A major bone of contention was whether to give Greece, where the economy has shrunk by one-fifth since the crisis broke and which faces a sixth year in recession, an extra two years to arrive at a point where it can raise its own funds.
Irish Finance Minister Michael Noonan said that if this were to happen, it would open up a "funding gap".
"The debate is how that would be filled," he told reporters as he arrived at the Brussels meeting.
Greece's debt burden is nearly 180 percent of gross domestic product (GDP) and expected to rise to 190 percent by 2014. That is about three times the EU's 60-percent limit and way beyond what the country can support, meaning it must be reduced one way or another.
Juncker wants the target of 120 percent of Greek debt-to-GDP ratio by 2020 pushed back to 2022.
IMF head Christine Lagarde, whose organisation along with the European Central Bank (ECB) and the EU form the troika overseeing the Greek bail-out, Lagarde opposes extending the deadline and has very publicly clashed with Juncker over the issue.
The IMF cannot extend more aid to countries if their debt level is classed as unsustainable.
But Lagarde was upbeat as she arrived at the Brussels meeting.
"We're going to work very constructively to see if we can find a solution to Greece," said the IMF chief, who cut short a trip to Asia to attend the gathering.
The options being bandied about to resolve the extension include recycling ECB profits on Greek bonds, lowering the interest rate Greece has to pay, and extending deadlines for repayment.
Greece has been waiting since June for an instalment of 31.2 billion euros ($40 billion) in aid, part of a 130-billion-euro financial assistance package initially granted early this year.
By the end of the year, Athens is also due to receive two more aid payments, worth 5.0 and 8.3 billion euros, in exchange for which it has pledged to implement a series of unpopular austerity budget measures.

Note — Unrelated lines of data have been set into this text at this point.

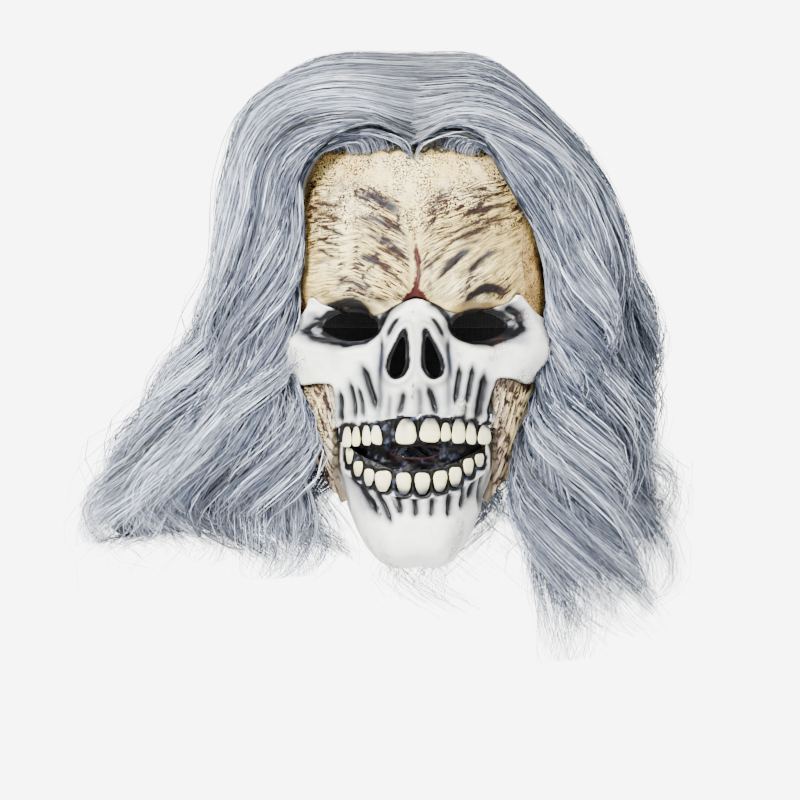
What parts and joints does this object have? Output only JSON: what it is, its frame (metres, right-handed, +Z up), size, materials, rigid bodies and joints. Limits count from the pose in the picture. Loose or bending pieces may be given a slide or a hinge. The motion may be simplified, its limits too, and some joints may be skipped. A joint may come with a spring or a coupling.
{
  "type": "latex halloween mask",
  "caption": "Three-quarter latex skull mask with wrinkled forehead, open toothy mouth with a hinged jaw, and a centre-parted shoulder-length grey wig on an elastic cap.",
  "frame": {"origin": "middle of the wearer's head, level with the eyes, where the head fills the mask", "axes": "the face looks towards -Y, +X is the wearer's left, +Z is up"},
  "size_m": [0.3192, 0.2509, 0.326],
  "materials": {
    "flesh_latex": "painted cream latex, wrinkled and stippled, satin",
    "sinew_latex": "painted tan latex strands with dark wash, satin",
    "bone_latex": "white latex with grey airbrushed grooves, satin",
    "tooth_latex": "cream painted latex, semi-gloss",
    "black_latex": "black painted latex, semi-gloss",
    "foam": "open-cell foam, matt",
    "cap_net": "knitted net, matt",
    "elastic": "woven elastic, matt",
    "thread": "black thread",
    "grey_hair": "synthetic grey hair, silky",
    "nylon": "moulded nylon",
    "rivet_steel": "nickel-plated, satin"
  },
  "bodies": {
    "mask": {"forehead_skin": "flesh_latex", "temple_skin_left": "flesh_latex", "temple_skin_right": "flesh_latex", "cheek_flesh_left": "sinew_latex", "cheek_flesh_right": "sinew_latex", "bone_face": "bone_latex", "upper_teeth": "tooth_latex", "upper_gum": "black_latex", "brow_pad": "foam", "wig_cap": "cap_net", "cap_edge_elastic": "elastic", "weft_track_1": "cap_net", "weft_track_2": "cap_net", "weft_track_3": "cap_net", "weft_track_4": "cap_net", "hairline_band": "cap_net", "hairline_stitching": "thread", "hair_crown_left": "grey_hair", "hair_crown_right": "grey_hair", "hair_side_left": "grey_hair", "hair_side_right": "grey_hair", "hair_back_left": "grey_hair", "hair_back_right": "grey_hair", "head_strap": "elastic", "rivet_left": "rivet_steel", "rivet_right": "rivet_steel", "rivet_washer_left": "rivet_steel", "rivet_washer_right": "rivet_steel"},
    "jaw": {"jaw_bone": "bone_latex", "lower_teeth": "tooth_latex", "lower_gum": "black_latex", "mouth_bed": "black_latex", "chin_pad": "foam"},
    "slider": {"strap_slider": "nylon"},
    "fall_left": {"hair_fall_left": "grey_hair"},
    "fall_right": {"hair_fall_right": "grey_hair"}
  },
  "joints": [
    {"name": "jaw_open", "type": "hinge", "parent": "mask", "child": "jaw", "pos_m": [0, -0.008, -0.022], "axis": [1, 0, 0], "range_deg": [0, 8], "stiffness_Nm_per_rad": 2},
    {"name": "slider_slide", "type": "slide", "parent": "mask", "child": "slider", "axis": [1, 0, 0], "range_m": [-0.005, 0.005]},
    {"name": "fall_left_swing", "type": "hinge", "parent": "mask", "child": "fall_left", "pos_m": [0.084, 0, 0.0548], "axis": [0, -1, 0], "range_deg": [0, 12]},
    {"name": "fall_right_swing", "type": "hinge", "parent": "mask", "child": "fall_right", "pos_m": [-0.084, 0, 0.0548], "axis": [0, 1, 0], "range_deg": [0, 12]}
  ]
}
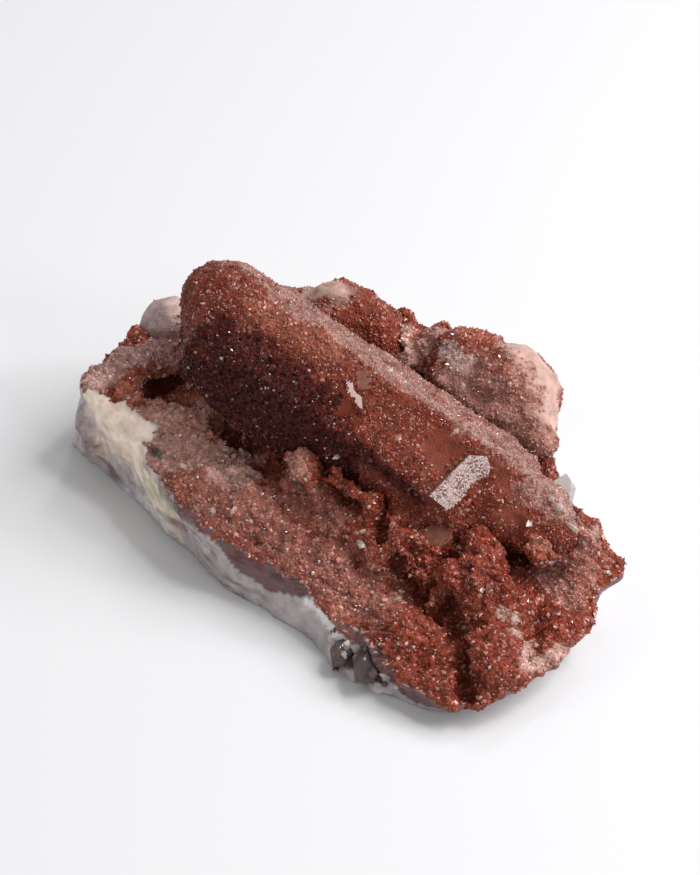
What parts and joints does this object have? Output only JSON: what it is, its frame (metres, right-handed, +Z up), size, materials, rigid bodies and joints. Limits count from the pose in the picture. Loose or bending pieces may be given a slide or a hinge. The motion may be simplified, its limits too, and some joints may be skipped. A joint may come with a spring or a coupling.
{
  "type": "hematoid quartz on matrix",
  "caption": "Stout red quartz crystal coated with fine druse, lying across a druse-topped slab of pale quartz matrix with smaller crystals at its edges.",
  "frame": {"origin": "a place in the slab's flat resting face, under the middle of the specimen", "axes": "+X along the main crystal towards its point, +Y towards the far edge, +Z up from the resting face"},
  "size_m": [0.0828, 0.054, 0.0333],
  "materials": {
    "red_druse": "sparkling druse, opaque",
    "pale_skin": "frosted druse, opaque",
    "matrix_quartz": "druse above, broken translucent quartz on the sides",
    "clear_quartz": "clear, glassy",
    "smoky_quartz": "smoky, glassy"
  },
  "bodies": {
    "root": {"matrix": "matrix_quartz", "main_crystal": "red_druse", "rear_right_crystal": "pale_skin", "rear_middle_crystal": "pale_skin", "rear_left_crystal": "pale_skin", "clear_point": "clear_quartz", "smoky_point_1": "smoky_quartz", "smoky_point_2": "smoky_quartz"}
  },
  "joints": []
}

Under the current bailout, private sector creditors agreed to write off 100 billion euros of Greek debt, and it has been suggested that official creditors should now do the same -- an option the EU and the ECB have ruled out.
The ECB meanwhile cannot accept a write-down because doing so would mean in effect that it was giving a government direct financing, which its rules forbid.

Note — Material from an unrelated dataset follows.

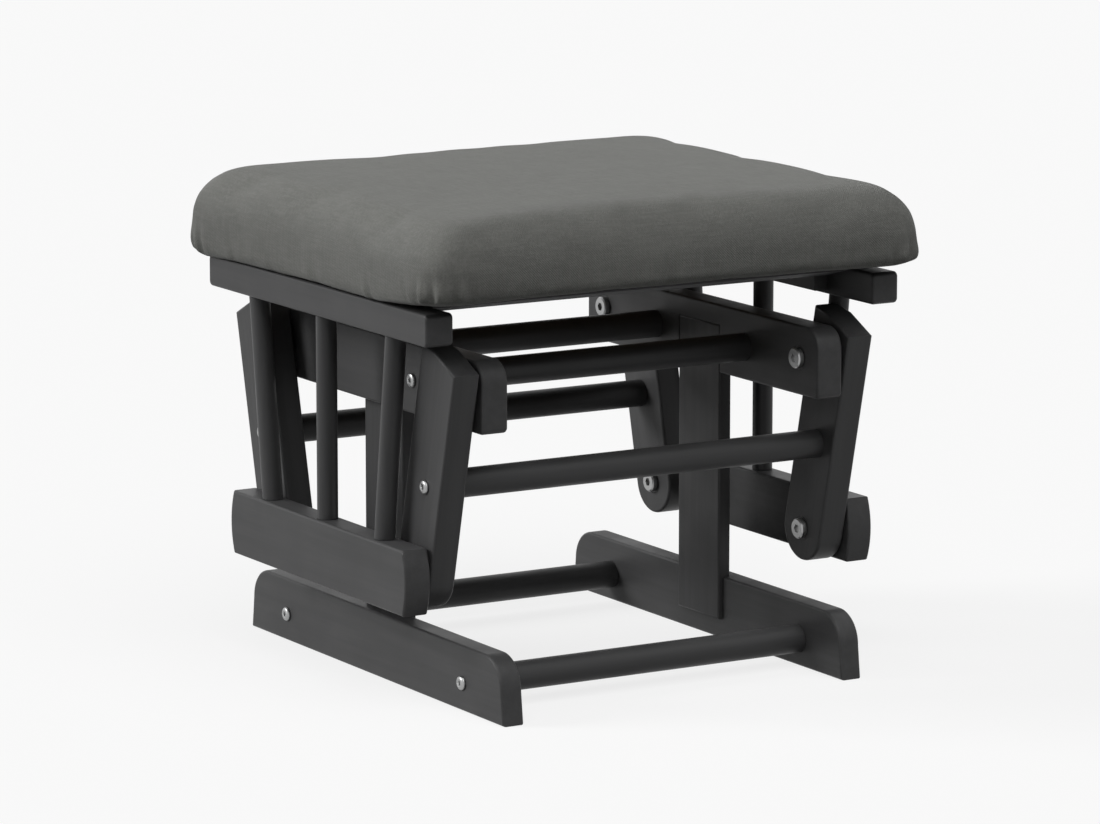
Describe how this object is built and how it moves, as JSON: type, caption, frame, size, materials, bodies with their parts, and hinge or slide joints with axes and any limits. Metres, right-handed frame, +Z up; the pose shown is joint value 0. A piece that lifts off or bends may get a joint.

Under its bailout terms, Greece was supposed to reduce its public deficit -- the shortfall between government revenue and spending -- to the EU limit of 3.0 percent of GDP by 2014, but last week a delay to 2016 was agreed.
Olli Rehn, the EU's economic affairs chief, said he too hoped for "results" on Tuesday.
"It is essential that we will be able to clear the air of all uncertainty... that is still hanging over Greece and thus over the eurozone," he said.